Cartão de memória

A velhice me pega de surpresa. Vez ou outra, de tempos em tempos, sinto um cansaço do tamanho do mundo, uma tristeza de outrora e uma solidão premonitória. Pareço estar sozinho comigo mesmo, e não sinto outra vontade senão a de ficar deitado o dia inteiro em minha cama com meus lençóis prediletos. Se me levanto é para tomar mais um gole de café, ou analisar-me mais uma vez diante do espelho, me perguntando há quanto tempo tenho estas olheiras ou de onde viera estas rugas. De tempos passados, digo eu, de medos e angústias, amores e dores que já se passaram. São algumas das marcas deixadas pelas pessoas que passaram por mim e invadiram meu coração, tal como todo o resto do que eu agora me encontro a minha frente.

Tudo o que eu sou são cicatrizes de um eu mais jovem, aparentemente mais corajoso, valente, e que, por alguma razão, desperta a minha simpatia, mesmo sem eu saber muito bem o que ele é ou fora, onde está agora ou pelo que tem passado. Decido então traçar um perfil deste jovem, e descubro que ele tem bem mais coisas em comum comigo do que eu esperava: apenas os tempos é que mudaram. Eu não estou velho demais para fazer tudo o que este jovem fizera, lutar tao bravamente por suas crenças, eu simplesmente não tenho mais porquê fazê-lo: o que antes me incomodava já não perturba mais e, por alcançar esta conquista tal, é como se eu tivesse passado de nível para uma nova maturidade. Maturidade esta que logo se prostrará sobre mim, exigindo uma atitude proporcional ao meu nível, como o desafio final de um jogo eletrônico ou o clímax de um novo livro de uma grande série.

Entretanto, enquanto isto não ocorre, eu continuo na barra de carga do jogo, aguardando ansiosamente temendo que o tal disco tenha riscado ou sujado e eu seja obrigado a começar tudo denovo. Não, é que a próxima fase simplesmente é pesada demais para ser carregada de uma vez só, e se eu ainda estou submisso ao tempo deste pêndulo é porque estão recarregando as energias do meu personagem para uma nova missão.

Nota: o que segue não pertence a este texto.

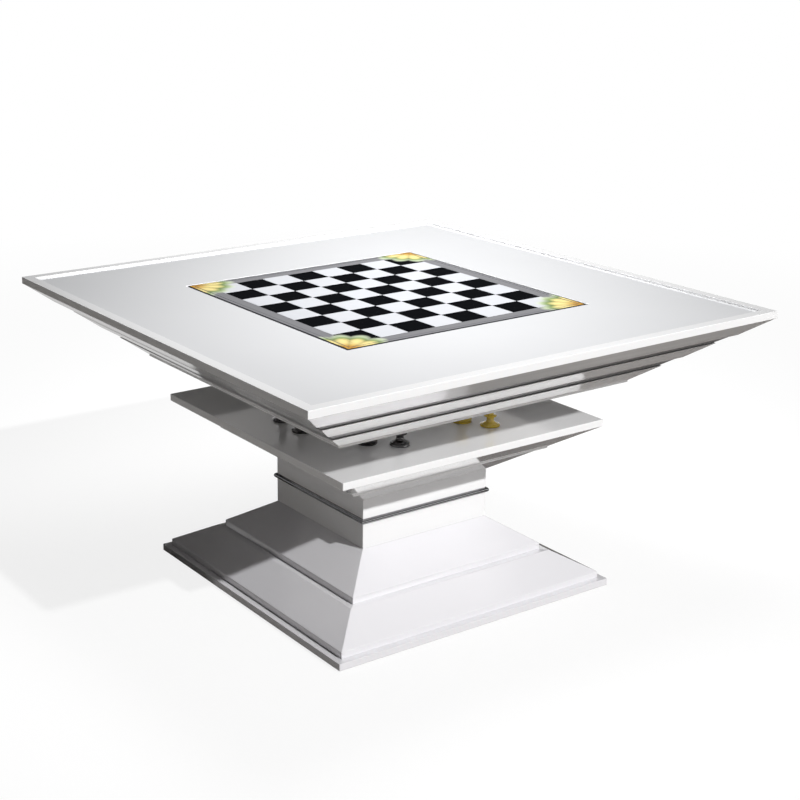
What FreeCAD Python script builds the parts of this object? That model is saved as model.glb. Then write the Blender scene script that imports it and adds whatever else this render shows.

Sim, ainda há muito o que lutar e esta minha velhice talvez seja meramente instantânea. Afinal, ainda há tanto a se fazer, e não apenas eu sei disso como ainda o Jogador Desconhecido que têm me acompanhado desde o início com o joystick em mãos, tentando de todas as formas fazer com que eu não perca, com que eu passe de fase. Porque se eu perder, ele perde também -- por mais que nossas batalhas estejam gravadas em um cartão de memória. Nossa experiência sobre o tal jogo é o que nos guinará para frente. Porque afinal, a missão ainda não fora cumprida, o jogo ainda não terminou. E nós ainda somos tão jovens!